According to the spin in the right-wing media, Wisconsin’s Republican Governor Scott Walker is standing up to public workers by pushing for hefty cuts to their compensation and stripping their collective bargaining rights. While this story fits nicely into the Right’s long war on organized labor, it is far removed from reality.
The state’s projected $137 million budget deficit was not a result of payments to public employees, but rather caused by Walker’s $140 million corporate welfare scheme.
The Madison based-newspaper The Cap Times reveals that the nonpartisan Legislative Fiscal Bureau “determined that the state will end the year with a balance of $121.4 million.” Rather than face fiscal catastrophe, Wisconsin was on the path to a balanced budget and even a surplus. But then “Walker and his allies pushed through $140 million in new spending for special-interest groups in January,” creating the fiscal “crisis.”
According to the group One Wisconsin Now, Walker’s budget schemes included:
• $25 million for an economic development fund for job creation that still has $73 million due to a lack of job creation. Walker is creating a $25 million hole which will not create or retain jobs.
• $48 million for private health savings accounts, which primarily benefit the wealthy. A study from the federal Governmental Accountability Office showed the average adjusted gross income of HSA participants was $139,000 and nearly half of HSA participants reported withdrawing nothing from their HSA, evidence that it is serving as a tax shelter for wealthy participants.

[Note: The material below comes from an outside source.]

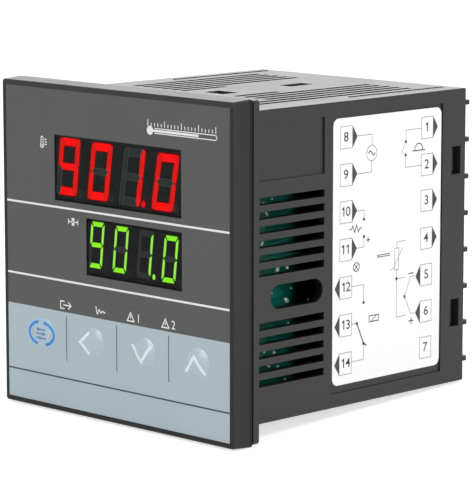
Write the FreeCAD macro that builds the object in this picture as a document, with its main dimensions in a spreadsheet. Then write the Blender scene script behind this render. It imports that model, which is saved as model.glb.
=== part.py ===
import FreeCAD, Part
import os
import Sketcher

# Panel-mounted temperature controller, 72 mm square format.
# The origin is the centre of the panel opening, in the plane of the flange's seat.
# X runs to the right, Y runs back from the panel and Z runs up, in millimetres.

doc = FreeCAD.newDocument("temperature_controller")

dimensions = {
    # front frame
    "bezel_width": 72.0,
    "bezel_draft": 0.3,
    "bezel_depth": 5.1,
    "bezel_plate": 2.0,
    "bezel_wall": 2.4,
    "bezel_corner": 0.7,
    "bezel_edge": 0.4,
    "hook_width": 6.0,
    "hook_inset": 12.0,
    "hook_thickness": 1.3,
    "hook_reach": 3.4,
    "hook_barb": 0.6,
    "hook_gap": 0.3,
    "hook_lead": 1.0,
    "hook_flat": 0.2,
    "catch_play": 0.4,
    "catch_clearance": 0.2,
    # printed film and its recess
    "film_width": 69.1,
    "film_play": 0.05,
    "film_recess": 0.35,
    "film_thickness": 0.3,
    # display windows
    "pv_centre_x": 0.85,
    "pv_centre_z": 17.7,
    "pv_width": 39.2,
    "pv_height": 14.25,
    "sv_centre_x": 5.92,
    "sv_centre_z": 1.5,
    "sv_width": 29.35,
    "sv_height": 12.35,
    "pane_play": 0.05,
    "pane_seat": 0.5,
    "module_gap": 0.1,
    "module_edge": 0.4,
    # keys and their switches
    "key_first_x": -22.65,
    "key_pitch": 16.0,
    "key_row_z": -18.95,
    "key_radius": 3.3,
    "key_play": 0.08,
    "key_travel": 0.3,
    "key_well_radius": 3.6,
    "key_well_spare": 0.2,
    "dome_radius": 3.2,
    "dome_height": 0.35,
    "plunger_radius": 1.75,
    "plunger_end": 1.6,
    "plunger_hole": 2.1,
    "switch_width": 6.0,
    "switch_depth": 3.5,
    "switch_bore": 1.85,
    "switch_floor": 0.5,
    # indicator lamps
    "lamp_first_x": -15.3,
    "lamp_pitch": 10.7,
    "lamp_row_z": -9.7,
    "lamp_radius": 1.5,
    "lamp_hole": 1.7,
    "lamp_recess": 0.2,
    "lamp_length": 4.5,
    "lamp_collar": 0.8,
    "lamp_collar_step": 0.3,
    "lamp_leg": 0.5,
    "lamp_leg_offset": 0.8,
    # housing
    "flange_width": 71.4,
    "flange_depth": 2.33,
    "flange_corner": 0.8,
    "parting_width": 0.7,
    "parting_depth": 0.6,
    "case_width": 63.1,
    "case_height": 65.8,
    "case_length": 69.43,
    "case_wall": 2.0,
    "case_edge": 0.4,
    "cut_depth": 2.5,
    "vent_width": 1.6,
    "vent_pitch": 3.0,
    "side_vent_front": 2.2,
    "side_vent_rear": 23.85,
    "side_vent_top": 14.0,
    "side_vents_above": 6,
    "side_vent_low": -12.3,
    "side_vents_below": 5,
    "window_front": 7.6,
    "window_rear": 23.4,
    "window_height": 5.15,
    "window_z": -6.55,
    "pad_depth": 0.4,
    "pad_bottom": 18.1,
    "pad_top": 30.1,
    "label_pocket_front": 26.0,
    "label_pocket_rear": 61.8,
    "label_pocket_bottom": -29.8,
    "label_front": 26.8,
    "label_length": 34.75,
    "label_bottom": -28.2,
    "label_height": 57.5,
    "label_corner": 1.6,
    "label_thickness": 0.15,
    "rear_hole_front": 64.8,
    "rear_hole_length": 3.05,
    "rear_hole_low": 14.0,
    "rear_hole_height": 6.2,
    "top_vent_right": 8.0,
    "top_vent_left": 8.4,
    "top_vent_front": 20.7,
    "top_vent_rear": 60.3,
    "top_vent_short_rear": 34.1,
    "top_vent_long_front": 4.6,
    "groove_y": 18.4,
    "groove_width": 0.5,
    "groove_depth": 0.3,
    "groove_right": 8.0,
    "top_hole_front": 22.2,
    "top_hole_width": 6.1,
    "top_hole_length": 4.6,
    "rear_top_hole_front": 44.4,
    "rear_top_hole_width": 3.6,
    "rear_top_hole_length": 7.4,
    "rail_right_x": 26.3,
    "rail_left_x": -28.0,
    "rail_width": 0.7,
    "rail_height": 0.15,
    "rail_front": 37.2,
    "rail_rear": 67.6,
    # circuit boards
    "board_thickness": 1.6,
    "front_board_y": 2.9,
    "front_board_width": 58.4,
    "front_board_height": 57.2,
    "board_hole_x": 26.5,
    "board_hole_z": 26.0,
    "board_hole_radius": 1.2,
    "side_board_x": 20.4,
    "side_board_height": 58.6,
    "side_board_rear": 63.4,
    # parts on the boards
    "core_depth": 14.0,
    "core_front": 24.0,
    "core_rear": 41.0,
    "core_bottom": -9.0,
    "core_top": 6.0,
    "core_yoke": 3.0,
    "core_leg": 2.5,
    "limb_front": 30.0,
    "limb_rear": 35.0,
    "coil_play": 0.2,
    "coil_overhang": 2.5,
    "input_can_radius": 5.0,
    "input_can_height": 16.0,
    "input_can_y": 14.0,
    "input_can_z": 18.0,
    "output_can_radius": 4.0,
    "output_can_height": 12.0,
    "output_can_y": 50.0,
    "output_can_z": 14.0,
    "can_crimp_low": 1.2,
    "can_crimp_high": 2.0,
    "can_crimp_depth": 0.5,
    "can_edge": 0.4,
    "relay_front": 34.0,
    "relay_rear": 53.0,
    "relay_height": 15.5,
    "relay_edge": 0.8,
    "output_relay_low": -22.0,
    "alarm_relay_low": -3.0,
    "chip_front": 14.0,
    "chip_low": 6.0,
    "chip_width": 10.0,
    "chip_thickness": 1.4,
    "header_depth": 2.5,
    "header_length": 30.0,
    # terminal strips and rear cover
    "strip_inner": 17.6,
    "strip_outer": 29.4,
    "strip_front": 62.5,
    "strip_base": 3.0,
    "strip_height": 61.4,
    "strip_outer_wall": 1.0,
    "strip_inner_wall": 1.2,
    "barrier_tip": 73.95,
    "barrier_thickness": 1.0,
    "barrier_corner": 1.1,
    "terminal_pitch": 8.286,
    "terminal_rise": 0.3,
    "terminals": 7,
    "screw_x": 23.6,
    "screw_bore": 1.7,
    "board_groove": 1.0,
    "wedge_inset": 0.6,
    "wedge_rise": 0.45,
    "wedge_root": 0.2,
    "wedge_start": 0.3,
    "wedge_crest": 2.2,
    "wedge_end": 2.6,
    "cover_wall": 1.8,
    "contact_thickness": 0.8,
    "contact_width": 6.4,
    "contact_inner": 19.4,
    "contact_outer": 27.8,
    "tail_thickness": 0.8,
    "tail_width": 2.0,
    "tail_length": 8.5,
    "clamp_thickness": 0.8,
    "clamp_length": 7.0,
    "screw_head_radius": 3.0,
    "screw_head_height": 2.0,
    "screw_head_edge": 0.4,
    "screw_radius": 1.5,
    "screw_length": 4.2,
    "screw_slot_width": 0.8,
    "screw_slot_depth": 1.0,
}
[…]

• $67 million for a tax shift plan, so ill-conceived that at best the benefit provided to ‘job creators’ would be less than a dollar a day per new job, and may be as little as 30 cents a day.”
In fact, Wisconsin public employees in the state are not “overpaid” as many Republicans claim. A study by the Economic Policy Institute found that “employees of both state and local governments in Wisconsin earn less than comparable private sector employees.”
The budget deficit is of Walker’s own making, and now he wants working families to pay for it.